Maybe I’m cynical. Unlike many of my friends and colleagues here, who lived through 2011 and experienced some of that grace down in Tahrir, I arrived last August, a week after Rabaa, hustled from the airport through a scared city that was rushing to get home before curfew. I haven’t experienced much of the state of Tahrir, but I’ve seen plenty of repression, jingoism, rationalizations for state violence, and a witch-hunt against dissent that’s come to my university’s door. Perhaps I’m late for the revolution, perhaps I’m missing some great reserve of revolutionary fervor that the Egyptian people have yet to unleash (this could very well be true), but the last scenes of The Square rang false to me.
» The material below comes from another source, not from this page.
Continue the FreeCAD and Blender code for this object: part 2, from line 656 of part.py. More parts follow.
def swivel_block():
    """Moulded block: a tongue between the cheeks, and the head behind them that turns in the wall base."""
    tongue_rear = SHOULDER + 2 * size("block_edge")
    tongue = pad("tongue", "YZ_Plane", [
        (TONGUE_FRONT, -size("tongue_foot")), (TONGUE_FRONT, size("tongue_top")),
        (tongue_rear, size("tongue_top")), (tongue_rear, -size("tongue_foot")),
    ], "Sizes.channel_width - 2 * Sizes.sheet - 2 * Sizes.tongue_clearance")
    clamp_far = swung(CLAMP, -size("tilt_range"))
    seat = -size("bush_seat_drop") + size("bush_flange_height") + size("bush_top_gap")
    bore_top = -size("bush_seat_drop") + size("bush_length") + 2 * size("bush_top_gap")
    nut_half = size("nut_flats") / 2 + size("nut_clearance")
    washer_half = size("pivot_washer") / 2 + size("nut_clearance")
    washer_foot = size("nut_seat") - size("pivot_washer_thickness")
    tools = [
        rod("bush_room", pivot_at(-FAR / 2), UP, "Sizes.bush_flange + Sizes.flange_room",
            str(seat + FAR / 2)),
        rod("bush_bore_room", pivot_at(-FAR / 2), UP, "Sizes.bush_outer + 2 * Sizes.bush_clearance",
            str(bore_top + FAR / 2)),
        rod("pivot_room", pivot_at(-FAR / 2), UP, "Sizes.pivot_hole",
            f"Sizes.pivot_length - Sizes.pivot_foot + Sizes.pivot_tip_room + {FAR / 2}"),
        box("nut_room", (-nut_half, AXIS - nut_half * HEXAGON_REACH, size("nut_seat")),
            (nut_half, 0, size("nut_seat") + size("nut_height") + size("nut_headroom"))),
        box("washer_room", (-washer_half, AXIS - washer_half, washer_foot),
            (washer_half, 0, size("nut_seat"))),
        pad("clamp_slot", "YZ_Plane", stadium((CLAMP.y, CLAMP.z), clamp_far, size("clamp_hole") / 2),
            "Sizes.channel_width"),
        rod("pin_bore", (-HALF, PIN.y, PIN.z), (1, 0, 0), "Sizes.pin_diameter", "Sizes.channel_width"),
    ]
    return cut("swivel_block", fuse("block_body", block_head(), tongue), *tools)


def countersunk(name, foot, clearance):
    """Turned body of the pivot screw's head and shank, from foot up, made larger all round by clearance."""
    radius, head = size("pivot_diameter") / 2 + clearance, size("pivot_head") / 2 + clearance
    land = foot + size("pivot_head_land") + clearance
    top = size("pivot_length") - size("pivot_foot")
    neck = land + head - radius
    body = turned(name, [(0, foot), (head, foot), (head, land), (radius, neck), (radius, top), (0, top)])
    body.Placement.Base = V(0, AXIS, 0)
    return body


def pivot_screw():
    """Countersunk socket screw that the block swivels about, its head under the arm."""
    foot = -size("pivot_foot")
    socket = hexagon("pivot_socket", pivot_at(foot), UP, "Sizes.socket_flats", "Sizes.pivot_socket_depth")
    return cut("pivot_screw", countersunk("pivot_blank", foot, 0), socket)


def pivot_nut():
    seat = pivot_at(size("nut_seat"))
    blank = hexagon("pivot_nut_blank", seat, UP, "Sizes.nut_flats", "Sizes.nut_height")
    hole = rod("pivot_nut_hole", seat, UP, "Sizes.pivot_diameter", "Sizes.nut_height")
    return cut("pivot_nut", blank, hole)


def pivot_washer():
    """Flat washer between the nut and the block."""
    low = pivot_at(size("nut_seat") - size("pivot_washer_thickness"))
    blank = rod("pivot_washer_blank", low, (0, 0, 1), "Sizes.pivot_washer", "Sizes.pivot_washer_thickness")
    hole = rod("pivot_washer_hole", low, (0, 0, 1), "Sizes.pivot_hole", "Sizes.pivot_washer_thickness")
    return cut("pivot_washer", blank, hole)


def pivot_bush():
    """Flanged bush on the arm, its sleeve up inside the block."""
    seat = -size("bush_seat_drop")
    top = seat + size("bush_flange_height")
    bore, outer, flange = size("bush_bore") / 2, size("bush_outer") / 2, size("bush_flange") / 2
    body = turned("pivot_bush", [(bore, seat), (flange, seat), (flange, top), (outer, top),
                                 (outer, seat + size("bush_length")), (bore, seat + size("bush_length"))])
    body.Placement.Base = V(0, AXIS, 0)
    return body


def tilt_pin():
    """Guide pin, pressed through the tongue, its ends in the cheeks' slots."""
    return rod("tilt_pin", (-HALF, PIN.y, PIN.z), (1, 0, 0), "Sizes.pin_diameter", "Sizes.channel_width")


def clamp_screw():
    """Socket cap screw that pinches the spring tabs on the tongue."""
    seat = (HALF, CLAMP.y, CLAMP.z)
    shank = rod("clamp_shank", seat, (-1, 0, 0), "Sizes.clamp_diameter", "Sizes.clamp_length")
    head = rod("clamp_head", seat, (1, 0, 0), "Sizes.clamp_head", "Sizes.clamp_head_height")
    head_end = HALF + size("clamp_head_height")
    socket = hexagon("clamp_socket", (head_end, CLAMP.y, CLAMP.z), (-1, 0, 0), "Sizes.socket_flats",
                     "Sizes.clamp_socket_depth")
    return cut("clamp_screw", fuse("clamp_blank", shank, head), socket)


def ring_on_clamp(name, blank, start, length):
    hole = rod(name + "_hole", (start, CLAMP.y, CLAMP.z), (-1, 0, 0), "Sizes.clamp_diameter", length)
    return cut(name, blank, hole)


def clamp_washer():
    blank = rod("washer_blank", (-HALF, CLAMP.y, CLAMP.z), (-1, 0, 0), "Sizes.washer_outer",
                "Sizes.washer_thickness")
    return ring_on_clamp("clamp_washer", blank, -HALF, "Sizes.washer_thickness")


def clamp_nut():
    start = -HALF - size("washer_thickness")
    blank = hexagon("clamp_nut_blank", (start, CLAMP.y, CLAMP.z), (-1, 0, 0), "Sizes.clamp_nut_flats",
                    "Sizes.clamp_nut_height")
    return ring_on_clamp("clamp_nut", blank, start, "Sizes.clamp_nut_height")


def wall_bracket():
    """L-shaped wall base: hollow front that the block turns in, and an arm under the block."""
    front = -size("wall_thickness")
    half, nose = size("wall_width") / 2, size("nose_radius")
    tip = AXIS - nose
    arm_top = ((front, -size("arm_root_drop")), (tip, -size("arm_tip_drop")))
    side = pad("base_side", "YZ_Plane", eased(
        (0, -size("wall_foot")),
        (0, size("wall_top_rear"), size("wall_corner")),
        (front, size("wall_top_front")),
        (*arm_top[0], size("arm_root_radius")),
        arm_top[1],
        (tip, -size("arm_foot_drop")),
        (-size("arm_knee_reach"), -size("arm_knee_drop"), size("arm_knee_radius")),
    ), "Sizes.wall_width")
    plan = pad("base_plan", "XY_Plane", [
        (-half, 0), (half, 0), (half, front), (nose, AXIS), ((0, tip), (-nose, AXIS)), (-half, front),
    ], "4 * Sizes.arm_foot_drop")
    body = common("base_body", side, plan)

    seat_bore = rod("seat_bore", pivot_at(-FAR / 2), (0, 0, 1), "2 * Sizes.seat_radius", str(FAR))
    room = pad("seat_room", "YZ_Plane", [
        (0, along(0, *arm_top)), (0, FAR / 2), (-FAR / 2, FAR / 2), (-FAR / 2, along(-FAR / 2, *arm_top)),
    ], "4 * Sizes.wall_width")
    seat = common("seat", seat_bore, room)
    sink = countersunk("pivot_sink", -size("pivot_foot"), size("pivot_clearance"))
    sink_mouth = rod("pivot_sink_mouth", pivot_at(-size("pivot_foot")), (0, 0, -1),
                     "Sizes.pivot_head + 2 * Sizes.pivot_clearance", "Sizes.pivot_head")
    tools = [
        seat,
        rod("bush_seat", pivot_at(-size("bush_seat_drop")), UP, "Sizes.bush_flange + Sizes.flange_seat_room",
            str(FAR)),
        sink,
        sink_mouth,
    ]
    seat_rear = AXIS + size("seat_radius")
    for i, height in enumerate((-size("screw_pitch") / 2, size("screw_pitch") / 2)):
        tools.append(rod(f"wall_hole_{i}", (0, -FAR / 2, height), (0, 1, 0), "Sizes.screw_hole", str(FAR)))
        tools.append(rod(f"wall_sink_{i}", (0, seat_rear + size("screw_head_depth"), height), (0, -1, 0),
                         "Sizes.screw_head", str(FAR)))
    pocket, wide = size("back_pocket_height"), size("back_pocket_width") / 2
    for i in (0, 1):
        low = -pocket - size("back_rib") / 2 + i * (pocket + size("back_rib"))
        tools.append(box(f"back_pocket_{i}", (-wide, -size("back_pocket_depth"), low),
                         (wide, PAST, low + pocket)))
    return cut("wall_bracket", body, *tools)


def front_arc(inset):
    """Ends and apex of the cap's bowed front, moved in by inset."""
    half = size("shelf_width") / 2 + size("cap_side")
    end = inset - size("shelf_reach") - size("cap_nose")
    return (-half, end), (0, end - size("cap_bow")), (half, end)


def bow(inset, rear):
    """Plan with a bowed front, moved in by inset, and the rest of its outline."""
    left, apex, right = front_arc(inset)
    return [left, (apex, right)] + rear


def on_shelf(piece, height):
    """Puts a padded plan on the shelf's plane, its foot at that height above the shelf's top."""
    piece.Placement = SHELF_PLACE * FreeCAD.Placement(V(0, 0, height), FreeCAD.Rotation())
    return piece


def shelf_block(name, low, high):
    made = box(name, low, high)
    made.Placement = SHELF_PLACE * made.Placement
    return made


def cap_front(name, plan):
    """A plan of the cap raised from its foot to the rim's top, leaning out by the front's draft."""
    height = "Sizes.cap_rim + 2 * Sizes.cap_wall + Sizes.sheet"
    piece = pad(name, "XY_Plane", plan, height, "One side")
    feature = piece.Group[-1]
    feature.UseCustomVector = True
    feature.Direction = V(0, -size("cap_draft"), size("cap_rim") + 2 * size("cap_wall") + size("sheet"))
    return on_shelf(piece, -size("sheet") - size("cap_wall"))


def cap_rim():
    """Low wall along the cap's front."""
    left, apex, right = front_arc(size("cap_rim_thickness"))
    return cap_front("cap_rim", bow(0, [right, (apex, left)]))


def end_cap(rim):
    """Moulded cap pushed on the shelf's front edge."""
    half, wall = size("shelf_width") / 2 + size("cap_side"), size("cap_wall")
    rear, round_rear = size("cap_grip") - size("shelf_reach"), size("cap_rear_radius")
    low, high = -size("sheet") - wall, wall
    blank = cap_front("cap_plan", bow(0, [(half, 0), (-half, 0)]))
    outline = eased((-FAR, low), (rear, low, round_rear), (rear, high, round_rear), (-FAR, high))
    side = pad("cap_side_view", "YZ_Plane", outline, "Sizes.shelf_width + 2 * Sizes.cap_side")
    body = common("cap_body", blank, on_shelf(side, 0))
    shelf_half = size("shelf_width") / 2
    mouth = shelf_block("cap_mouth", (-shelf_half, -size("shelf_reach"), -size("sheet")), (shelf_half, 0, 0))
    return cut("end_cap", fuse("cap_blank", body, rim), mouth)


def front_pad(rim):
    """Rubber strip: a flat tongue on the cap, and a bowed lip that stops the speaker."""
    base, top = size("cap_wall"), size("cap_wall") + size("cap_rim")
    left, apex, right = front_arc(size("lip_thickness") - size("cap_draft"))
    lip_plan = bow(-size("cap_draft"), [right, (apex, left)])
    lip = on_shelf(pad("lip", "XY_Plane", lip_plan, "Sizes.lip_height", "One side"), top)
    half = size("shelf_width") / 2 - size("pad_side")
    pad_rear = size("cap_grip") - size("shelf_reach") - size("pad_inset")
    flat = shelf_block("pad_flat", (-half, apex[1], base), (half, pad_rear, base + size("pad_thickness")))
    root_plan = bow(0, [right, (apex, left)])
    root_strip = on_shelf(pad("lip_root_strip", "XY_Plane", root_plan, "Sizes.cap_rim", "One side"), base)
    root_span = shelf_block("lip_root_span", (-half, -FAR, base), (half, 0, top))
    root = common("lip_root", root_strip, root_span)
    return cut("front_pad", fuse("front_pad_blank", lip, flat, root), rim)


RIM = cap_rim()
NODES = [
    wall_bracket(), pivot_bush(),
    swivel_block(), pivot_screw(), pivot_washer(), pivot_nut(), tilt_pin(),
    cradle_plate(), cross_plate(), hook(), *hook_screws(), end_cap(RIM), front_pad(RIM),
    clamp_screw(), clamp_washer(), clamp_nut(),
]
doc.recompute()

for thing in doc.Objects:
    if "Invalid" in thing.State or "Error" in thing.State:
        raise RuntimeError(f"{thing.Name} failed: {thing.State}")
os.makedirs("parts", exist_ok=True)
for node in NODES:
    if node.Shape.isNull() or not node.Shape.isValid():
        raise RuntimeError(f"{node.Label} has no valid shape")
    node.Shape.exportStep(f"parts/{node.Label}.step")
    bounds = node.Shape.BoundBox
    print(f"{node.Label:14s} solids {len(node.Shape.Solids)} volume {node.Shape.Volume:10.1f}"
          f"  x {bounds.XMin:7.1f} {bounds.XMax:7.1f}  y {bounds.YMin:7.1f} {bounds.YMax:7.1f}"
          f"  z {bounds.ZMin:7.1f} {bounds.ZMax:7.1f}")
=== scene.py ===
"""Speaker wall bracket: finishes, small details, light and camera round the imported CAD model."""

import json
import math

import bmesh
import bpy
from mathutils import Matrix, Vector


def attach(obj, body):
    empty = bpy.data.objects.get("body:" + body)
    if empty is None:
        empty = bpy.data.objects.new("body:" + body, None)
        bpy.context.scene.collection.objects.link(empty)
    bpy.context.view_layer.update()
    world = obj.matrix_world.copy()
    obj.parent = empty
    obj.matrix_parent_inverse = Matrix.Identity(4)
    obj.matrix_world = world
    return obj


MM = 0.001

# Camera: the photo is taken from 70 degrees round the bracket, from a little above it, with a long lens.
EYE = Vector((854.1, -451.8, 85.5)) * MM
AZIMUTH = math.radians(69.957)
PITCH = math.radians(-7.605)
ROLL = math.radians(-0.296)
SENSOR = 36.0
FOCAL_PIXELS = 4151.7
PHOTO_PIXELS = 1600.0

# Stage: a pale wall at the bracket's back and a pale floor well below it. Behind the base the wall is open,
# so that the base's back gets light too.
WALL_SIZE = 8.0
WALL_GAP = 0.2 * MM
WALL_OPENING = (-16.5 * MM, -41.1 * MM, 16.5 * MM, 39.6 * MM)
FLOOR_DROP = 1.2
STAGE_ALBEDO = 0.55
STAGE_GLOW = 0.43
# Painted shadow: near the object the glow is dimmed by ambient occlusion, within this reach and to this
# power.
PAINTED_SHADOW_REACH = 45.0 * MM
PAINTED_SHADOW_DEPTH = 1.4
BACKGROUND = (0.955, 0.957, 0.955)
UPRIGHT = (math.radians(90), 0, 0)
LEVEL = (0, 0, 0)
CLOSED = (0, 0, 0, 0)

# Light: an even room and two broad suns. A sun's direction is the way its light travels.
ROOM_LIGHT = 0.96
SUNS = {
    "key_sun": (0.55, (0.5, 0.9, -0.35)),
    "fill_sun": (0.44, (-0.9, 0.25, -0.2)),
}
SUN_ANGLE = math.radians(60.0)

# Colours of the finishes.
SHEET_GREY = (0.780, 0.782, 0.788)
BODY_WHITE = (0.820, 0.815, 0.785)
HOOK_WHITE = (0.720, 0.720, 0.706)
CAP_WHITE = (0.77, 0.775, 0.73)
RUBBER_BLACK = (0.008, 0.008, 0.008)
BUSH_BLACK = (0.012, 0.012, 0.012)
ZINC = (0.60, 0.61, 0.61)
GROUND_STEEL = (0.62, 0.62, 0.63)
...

I fear the film, in order to end on a hopeful note, fails to document just how much has be lost since the State of Tahrir, that the idealism it celebrates has been attended by death, disillusion, corruption, and the coopting of the revolution by a supremely ugly nationalist dictatorship.
I often tell friends that we’re living in the future in Egypt. Egypt’s problems–overpopulation, severe resource constraints, massive inequalities in wealth, an overbearing security state, inadequate political institutions, huge numbers of poor and uneducated people who have been largely abandoned by the state and global economy–will be the world’s problems soon, as the global economic system continues to concentrate wealth at the top (The 85 richest individuals now control as much wealth as the poorest 3.5 billion) and global warming threatens the ecological basis of our civilization. We all have an interest in Egypt making it. We should all hope it finds a way to deliver on the revolution’s promises of “Bread, freedom, social justice, and dignity,” but I believe this project will require a cold-eyed assessment of what did and did not work since Mubarak’s fall, and the crafting of an ideology more robust, and more directly concerned with improving the material conditions of regular people, than the platitudes crafted in the square. We, all of us, will soon need to find a path through a very dark tunnel, and false hope doesn’t help.